Los policías iban recorriendo en moto una ciudad cuajada de belleza -con monumentos de toda la historia, como la Torre de la Calahorra, el Puente Romano o la Mezquita- pero sellada con el silencio y la ausencia. El vídeo, que lo mandaban por las redes sociales, te hacía saber lo que había fuera de tu piso, algo parecido a una peste. Una perturbación sanitaria que a los más entendidos les recordó aquella llamada gripe española de 1918, que empezó en China, Francia o Estados Unidos, pero no en España, y que mató en dos años a más de 40 millones de personas en todo el mundo, 58 en Villaralto, mi pueblo. La primavera entró por las ventanas del piso, abiertas ya persianas y cortinas, y se acomodó en nuestro balcón, el vigía de un tiempo raro y oscuro que nos ha posibilitado ver las estrellas de noche, el sol de día, y la llegada de todas las estaciones, la del invierno hace unos días. Encerrados con un solo juguete --como diría Juan Marsé, que murió en julio cuando ya se nos había ido Julio Anguita, el político más íntegro que he conocido-empezamos a ver otra vida, la que comenzaba con las colas en tiendas y supermercados, donde se acabó el papel higiénico, seguía con el paseo al perro y terminaba con las estrellas, que alumbraban a los gatos en su nocturno intento de enamorar a las hembras sorteando las rejas del colegio y el camión de la basura. Y dándole vueltas al piso durante una hora para no dejarle espacio en nuestro cuerpo al reuma y otros malos vicios propiciados por el abuso de reposo.

Pero nuestra fantasía despertó con la necesidad de volar cuando se enteró de que también habían sido cerradas las puertas de la Mezquita, ese espacio anterior a la globalidad donde ya habían tomado contacto los dioses de todas las religiones, desde la hebrea a la islámica, pasando por la cristiana. Fue cuando imaginamos la realidad, una Judería vacía y unas calles sin turistas a las que comenzaron a llegar murciélagos desde el cielo, perros y palomas desde la tierra, gatos desde su misterio y, quizá como en otras ciudades, jabalíes, cervatillos, pavos reales, osos, cabras montesas y cisnes. Dicen que el Guadalquivir agrandó el caudal de su cauce porque a las aguas dulces de río añadió las amargas de sus lágrimas. Y porque el aire y las nubes se habían encerrado en el extremo silencio de un mundo sin gritos ni chillidos de niños y se acomodaron para esperarlos en el patio de recreo de sus colegios. El cemento de la escuela donde los niños jugaban se convirtió en una lápida que sepultaba el jolgorio y la algarabía de su aprendizaje. Menos mal que llegaban las ocho de la tarde, el único milagro de la pandemia. Todos los balcones se abrían al resto de vecinos, que se remiraban sin apenas conocerse, se saludaban con señales y conjuraban sus voluntades en las manos que emprendían un significativo viaje de aplausos al que ponía final la música, que siempre empezaba con el himno de esta soledad sobrevenida: Resistiré. La segunda vez que toda España se puso de acuerdo después del Mundial del 2010.

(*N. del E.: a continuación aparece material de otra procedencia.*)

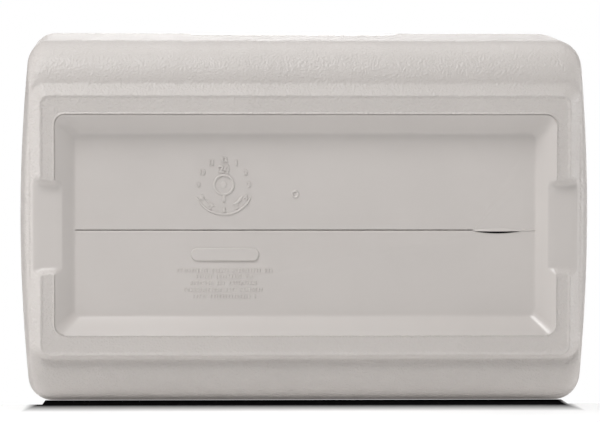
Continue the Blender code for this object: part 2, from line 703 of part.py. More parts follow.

Fue bonito mientras duró, según el dicho, porque al poco tiempo se rompió el compás en esta melodía de los balcones españoles que empezaron a desafinar con cacerolazos de tosco sonido. Cuando la pandemia tomó ideología, como si rechazáramos a nuestro médico de cabecera por ser agnóstico o republicano y la salud y la enfermedad no fueran menester de médicos y científicos sino refugio de políticos sin escrúpulos. No sabemos si este 2020 es el año más oscuro desde 1945 pero sí ha sido el menos bailado porque mayo clausuró todos sus escenarios en patios y Feria y la Semana Santa puso en silencio sus bandas de música. Este año que termina, sin carta de tapas en los bares y las conferencias, conciertos y actuaciones los vemos por Internet, ha dejado colgados los trajes y corbatas en el armario y desempolvado el chándal y las zapatillas de deporte. Y el reloj de Las Tendillas no dará las campanadas con los sones de la guitarra de Juan Serrano el último minuto de este año que nos ha encarcelado desde mediados de marzo, para evitar aglomeraciones.

Lo único quizá que recordaremos en un futuro -ojalá lo tengamos- será que nos tocó vivir en un tiempo en el que se cerró el mundo desde Córdoba a Madrid, desde París a Sidney, desde Barcelona a Londres, desde Berlín hasta Estados Unidos o desde Moscú a Villaralto, y las personas paseamos las calles con el rostro tapado con una mascarilla. Mientras el año 2020 escribía su cruel historia.